Der jetzt in Aussicht stehende friedliche Machtwechsel wäre dennoch der erste in der gewaltsamen Geschichte des Kongo. Kabila war 2001 als 30-jähriger Sohn seines ermordeten Vaters Laurent-Désiré Kabila, der 1997 an der Spitze einer Rebellion die Mobutu-Diktatur gestürzt hatte, vom Militär an die Macht gehievt worden und baute mit Hilfe der Armee seine Macht in den vergangenen 17 Jahren nach und nach aus.

Doch viele Kongolesen haben Zweifel. „Tshisekedi war Kabilas Plan B, um zu versuchen, die Lage zu beruhigen“, sagt Chrispin Mvano, Parlamentskandidat in Masisi nahe Goma im Ostkongo. Es bestand die reale Gefahr, dass das Land in Gewalt abdriftet, sollte Kabilas Wunschnachfolger Shadary, ein ehemaliger Innenminister, zum Sieger erklärt werden und die Opposition dann vereint auf die Straße gehen.

Kongos eigentliche Machtsäule ist der Sicherheitsapparat, und er ist Kabila hörig. Der scheidende Präsident hat auch die Kontrolle über die Provinzgouverneure, den Geheimdienst, die Finanzen und die Rohstoffe. Das wird sich auch unter einem Präsidenten Tshisekedi nicht ändern.
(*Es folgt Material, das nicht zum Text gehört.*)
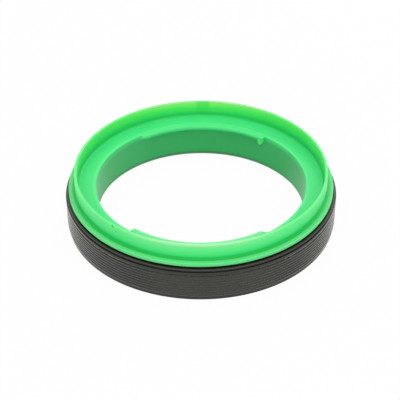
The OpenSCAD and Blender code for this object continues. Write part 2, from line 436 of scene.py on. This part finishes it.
def sleeve_tone(tree):
    """Deck, rim, flange, tabs and bore.

    A pale line of painted highlight follows the bore's mouth. The wall gets painted light near it and
    looks deeper below, partly from dark rubber behind and partly painted shade, and painted shade
    darkens the skirt towards its lower end. The tabs' noses have painted shade at the back and painted
    light at the front, and their feet painted light.
    """
    _, y, radius, height = place_on_ring(tree)
    cloud = grain(tree, 14.0, 3.0)
    deck = ramp(tree, (cloud, "Fac"), [(0.3, "#4be58a"), (0.7, "#4fe98e")])
    at_rim = share_of(tree, radius, RIM_IN_R - 1.3, RIM_IN_R - 0.1)
    tone = mix(tree, at_rim, (deck, "Color"), rim_tone(tree))
    tone = mix(tree, share_of(tree, radius, RIM_OUT_R + 0.4, RIM_OUT_R + 1.7), tone, colour("#68de8b"))
    # Painted highlight: a pale line along the bore's mouth
    edge = times(
        tree,
        share_of(tree, radius, BORE_R + 2.3, BORE_R + 1.5),
        share_of(tree, radius, BORE_R - 1.8, BORE_R - 0.4),
        share_of(tree, height, DECK_TOP - 1.0, DECK_TOP - 0.3),
    )
    tone = mix(tree, edge, tone, colour("#5beb90"))
    # Painted shade on the tabs' noses, everywhere but at the front
    back_nose_shade = times(
        tree, share_of(tree, radius, BORE_R - 1.2, BORE_R - 3.3), share_of(tree, y, -46, -25)
    )
    tone = mix(tree, back_nose_shade, tone, colour("#3bc979"))
    # Painted light on the tabs' noses at the front
    front_nose_light = times(
        tree, share_of(tree, radius, BORE_R + 0.1, BORE_R - 3.5), share_of(tree, y, -25, -46)
    )
    tone = mix(tree, front_nose_light, tone, colour("#b2efc2"))
    # Painted light: each tab's foot is lighter where light comes through it
    for start in TAB_STARTS:
        near = near_point(tree, BORE_R - TAB_REACH, FOOT_LIGHT_Z, start + FOOT_MIDDLE, 1.9, 1.3)
        tone = mix(tree, near, tone, colour("#60e88c"))
    # The bore wall looks deeper green: partly real, with dark rubber behind it, and partly painted shade in
    # the bore; painted light makes it lighter near the mouth, where it faces up
    down = times(
        tree,
        share_of(tree, height, DECK_TOP - 0.05, DECK_TOP - 0.3),
        share_of(tree, radius, BORE_R - 0.5, BORE_R - 0.1),
        share_of(tree, radius, BORE_R + 0.9, BORE_R + 0.5),
    )
    near_mouth = share_of(tree, height, DECK_TOP - 3.0, DECK_TOP, "LINEAR")
    wall = mix(tree, near_mouth, colour("#42b86f"), colour("#53da86"))
    tone = mix(tree, down, tone, wall)
    # Painted shade: the skirt is darker towards its lower end, near the floor
    tone = mix(tree, share_of(tree, height, SKIRT_END + 3.0, SKIRT_END + 1.2), tone, colour("#2b8a4b"))
    for r, z, azimuth, half in SPECKS:
        tone = mix(tree, near_point(tree, r, z, azimuth, half, half / 3), tone, colour("#1f9a48"))
    return tone


def sleeve_plastic():
    """Polypropylene, injection moulded: waxy satin skin, and thin walls that let light through."""
    material, tree = new_material("polypropylene, injection moulded green")
    skin = grain(tree, 0.35, 3.0, 0.6)
    shader = add(
        tree,
        "ShaderNodeBsdfPrincipled",
        {
            "Base Color": sleeve_tone(tree),
            "Roughness": 0.4,
            "IOR": 1.49,
            "Specular IOR Level": 0.3,
            "Subsurface Weight": 1.0,
            "Subsurface Radius": (1.0, 0.8, 0.4),
            "Subsurface Scale": MM,
            "Normal": bumps(tree, (skin, "Fac"), 0.02, 0.15),
        },
    )
    finish_material(tree, shader)
    return material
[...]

Als sich abzeichnete, dass Shadary die Wahl verlieren würde, gab es in Kinshasa am Samstag Krisensitzungen der Militärs. Befürchtungen wurden laut, dass Generäle auf San­ktionslisten enden, wenn sie Massenproteste niederschlagen. Einige hochrangige Generäle kritisierten Shadary und bestanden auf anderen Optionen.
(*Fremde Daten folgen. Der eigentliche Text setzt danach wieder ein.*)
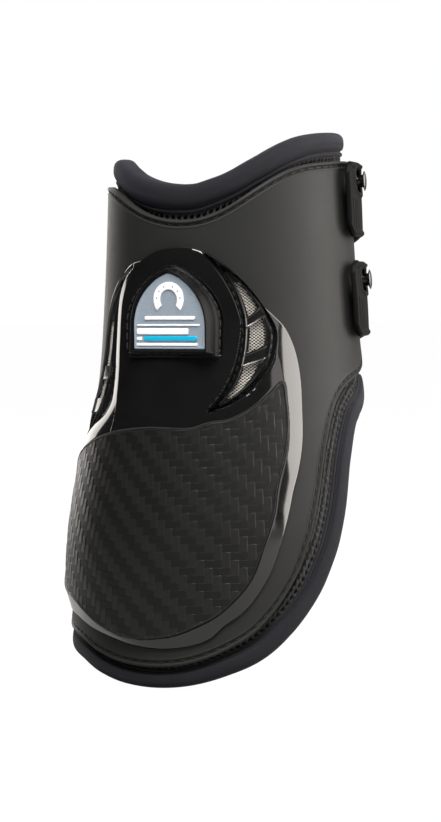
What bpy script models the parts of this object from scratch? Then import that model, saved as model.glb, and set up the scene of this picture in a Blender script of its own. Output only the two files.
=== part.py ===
"""Right hind fetlock boot for a horse, worn over the lower leg.

Frame: +Z up along the leg. The origin is the middle of the boot's outer box,
level with its lowest point; the leg axis stands at (AXIS_X, AXIS_Y). The back
of the boot, with the badge and the strike panel, faces -Y. The open front
faces +Y. The outside (lateral) flank is +X and the inside (medial) flank -X.

Every layer is laid on one guide surface, the outer face of the shell. A point
on it is given by t, the angle round the leg in degrees from the back
centreline (positive towards +X), and z, the design height in millimetres.
Layers differ only in their outline on (t, z) and in d, their distance in
millimetres out from the guide surface.
"""
import math

import bmesh
import bpy
import numpy as np
from mathutils import Matrix, Vector

MM = 0.001

# ---------------------------------------------------------------- dimensions
Z_FLOOR = 6.616                # design height of the lowest point, becomes z = 0
AXIS_X, AXIS_Y = 2.865, 10.38  # where the leg axis stands in the frame
FRONT_DEPTH = 37.0             # leg axis to the front of the guide oval
EDGE_T = 119.0                 # the shell's front edges stand at +/- this angle
SIDES = (("lateral", 1), ("medial", -1))

# guide oval: (height, half width) and (height, depth behind the leg axis)
HALF_WIDTH = [(0, 52.5), (25, 52.0), (50, 51.0), (75, 47.0), (100, 42.8),
              (125, 40.8), (150, 39.2), (180, 37.9)]
BACK_DEPTH = [(0, 59.5), (25, 57.5), (50, 55.0), (75, 50.6), (100, 46.5),
              (125, 44.6), (150, 44.2), (180, 44.0)]

# layer stack: d of the inner and the outer face
SHELL_D = (-2.4, 0.0)
SPACER_D = (-6.8, -4.2)
LINER_D = (-9.6, -7.8)
GEL_D = (-12.5, -10.2)
GUARD_D = (0.8, 2.7)
PANEL_D = (0.8, 3.0)
VENT_MESH_D = (0.45, 0.8)
VENT_FRAME_D = (1.15, 2.3)
GUARD_CUT_D = (-1.0, 5.0)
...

Kurz nach diesem Treffen wandte sich Kabila an Tshisekedi. Am selben Tag verkündete die Wahlkommission, dass die vorläufigen Ergebnisse sich auf unbestimmte Zeit verzögern. Die UDPS bestätigte Anfang der Woche Gespräche mit dem Kabila-Lager. Ab Montag wurden vor dem Haus von Tshi­sekedi und dem UDPS-Sitz in Kinshasa Soldaten der Präsidentengarde gesichtet, um Tshisekedi zu schützen.
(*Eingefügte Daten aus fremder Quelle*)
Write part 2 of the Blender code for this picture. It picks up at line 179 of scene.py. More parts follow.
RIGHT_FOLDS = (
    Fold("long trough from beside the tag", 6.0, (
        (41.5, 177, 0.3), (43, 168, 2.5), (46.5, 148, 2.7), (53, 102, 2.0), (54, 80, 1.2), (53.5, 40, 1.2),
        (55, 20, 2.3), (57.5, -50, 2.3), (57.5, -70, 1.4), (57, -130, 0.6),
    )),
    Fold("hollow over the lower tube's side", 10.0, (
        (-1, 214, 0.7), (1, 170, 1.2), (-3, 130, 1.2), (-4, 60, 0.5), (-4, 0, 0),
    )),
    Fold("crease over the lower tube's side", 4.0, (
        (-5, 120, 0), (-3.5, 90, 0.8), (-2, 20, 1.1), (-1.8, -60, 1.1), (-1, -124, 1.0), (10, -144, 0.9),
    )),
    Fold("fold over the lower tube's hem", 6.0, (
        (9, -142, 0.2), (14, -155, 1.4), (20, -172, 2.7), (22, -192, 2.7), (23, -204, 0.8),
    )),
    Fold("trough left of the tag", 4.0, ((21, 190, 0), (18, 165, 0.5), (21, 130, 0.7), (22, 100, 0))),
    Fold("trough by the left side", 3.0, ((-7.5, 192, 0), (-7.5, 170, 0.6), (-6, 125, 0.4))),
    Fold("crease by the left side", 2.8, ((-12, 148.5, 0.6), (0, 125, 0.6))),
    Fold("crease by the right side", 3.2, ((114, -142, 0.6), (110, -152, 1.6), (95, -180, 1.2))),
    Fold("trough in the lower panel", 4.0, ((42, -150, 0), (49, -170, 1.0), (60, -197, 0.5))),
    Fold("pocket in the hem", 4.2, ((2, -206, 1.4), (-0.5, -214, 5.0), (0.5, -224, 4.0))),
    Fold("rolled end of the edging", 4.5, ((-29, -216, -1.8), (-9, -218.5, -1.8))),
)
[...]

Viele sagen, dass es geheime Absprachen zwischen Kabila und Tshisekedi schon vor den Wahlen gab. „Diese Leute haben mit Kabila verhandelt, damit er an der Macht bleiben kann“, kritisiert Fayulu. „Kabila wird weiter die Geschäfte managen, diese Leute haben keine Macht“.

Eigentlicher Wahlsieger wäre demnach Kabila selbst. Während seine Gegner jetzt gespalten sind, lässt er sich in Kinshasa auf Plakaten als „Vater der Demokratie“ feiern.